Whether it’s police, fire or emergency medical services, blocked crossings can create problems across the area.

“The EMT trucks can’t fly. So that’s the only way you have to get around those trains,” Clark said. “And those trains are sitting on the tracks, and they do it for hours.”

How to report a blocked train crossing

In order to report a blocked train crossing, there are a few things you need to know. You don’t want to report every time a train goes through a crossing, but rather when a train or trains block a crossing for an extended period of time.

Make sure you have the details noted. What time did the train block the crossing? How long was the crossing  blocked? Were people crawling over the trains? Was a first responder blocked? Which company manages the crossing?

You also have to know the train crossing ID, which can be found on a sign leading up to the train crossing. The crossing ID is seven characters long and is formatted as six digits followed by a letter. The crossing ID usually appears on a sign as you approach a train crossing.

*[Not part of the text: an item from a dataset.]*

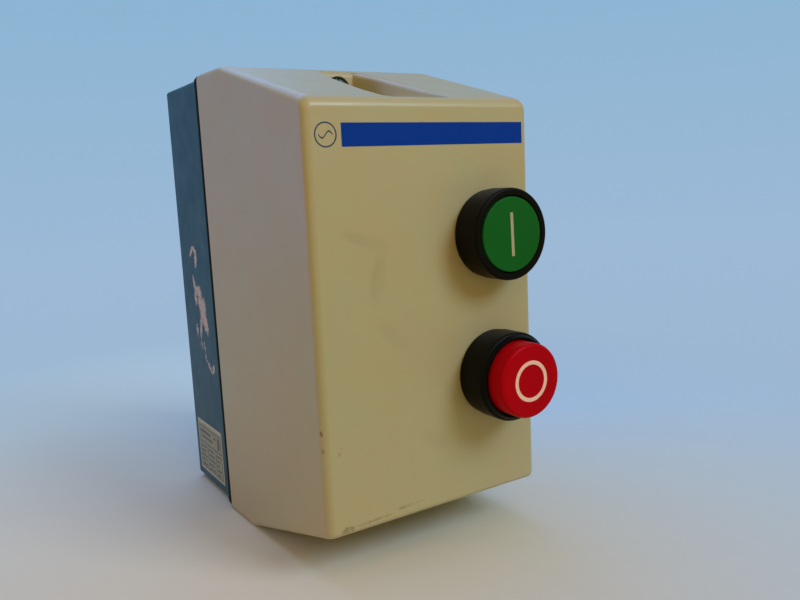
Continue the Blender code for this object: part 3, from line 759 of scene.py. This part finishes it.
def make_base():
    wall_x, wall_z = WALL_HALF
    lip = FLANGE_Y + FLANGE_SKIN
    rings = [inset_ring(*row) for row in (
        (0, WALL_HALF, 0.5, 0.9),
        (-0.15, WALL_HALF, 0.15, 1.3),
        (-0.5, WALL_HALF, 0, 1.4),
        (lip + 0.6, (wall_x + 1, wall_z + 0.4), 0, 2),
        (lip + 0.15, (wall_x + 1.15, wall_z + 0.5), 0, 2),
        (lip, (wall_x + 1.6, wall_z + 0.7), 0, 2.2),
        (lip, FLANGE_HALF, 0.3, REAR_CORNER),
        (lip - 0.3, FLANGE_HALF, 0, REAR_CORNER),
        (SEAM_BACK + 0.25, FLANGE_HALF, 0, REAR_CORNER),
        (SEAM_BACK, FLANGE_HALF, 0.25, REAR_CORNER),
        (SEAM_BACK, TONGUE_HALF, 0, 1.6),
        (TONGUE_Y + 0.4, TONGUE_HALF, 0, 1.6),
        (TONGUE_Y, TONGUE_HALF, 0.4, 1.4),
        (TONGUE_Y, TONGUE_HALF, 1.8, 1),
        (-BACK_SKIN, WALL_HALF, BASE_SKIN, 1),
    )]
    base = loft("base_shell", rings)
    profile = ((5, -BACK_SKIN + 1), (5, PILLAR_FRONT + 0.4), (4.6, PILLAR_FRONT))
    combine(base, "UNION", [turned("pillar", profile, at, 48) for at in SCREWS_AT])
    cutters = [bore(at, 2.5, PILLAR_FRONT - 1, -20) for at in SCREWS_AT]
    cutters += [bore(at, 2.6, -BACK_SKIN - 1, 1) for at in WALL_HOLES]
    cutters += [bore((x, middle("mounting_rail").z), 2, -BACK_SKIN - 1, -0.8) for x in (3, 28)]
    cutters += [knockout_groove(x, side, wall_z + 0.3) for x in KNOCKOUTS_X for side in (-1, 1)]
    cutters += back_recesses()
    combine(base, "DIFFERENCE", cutters)
    soften(base, 0.25, 50)
    stand_in(base, "base_housing")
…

The Federal Railroad Administration complaint portal can be accessed online at Enter the train crossing ID, or the approximate address of the crossing.

After selecting the crossing, there is a series of information to enter, including a notes field, which allows you to enter narrative details about delays and other problems caused by the blocked train crossing. 

In Illinois, you can also report blocked train crossings to the Illinois Commerce Commission at Your first priority should be to report blockages to the federal government, which has more direct oversight over this issue. However, it could also be beneficial to report these issues to the state.

The portal asks for your contact information, then for details about the crossing blockage, including a narrative section.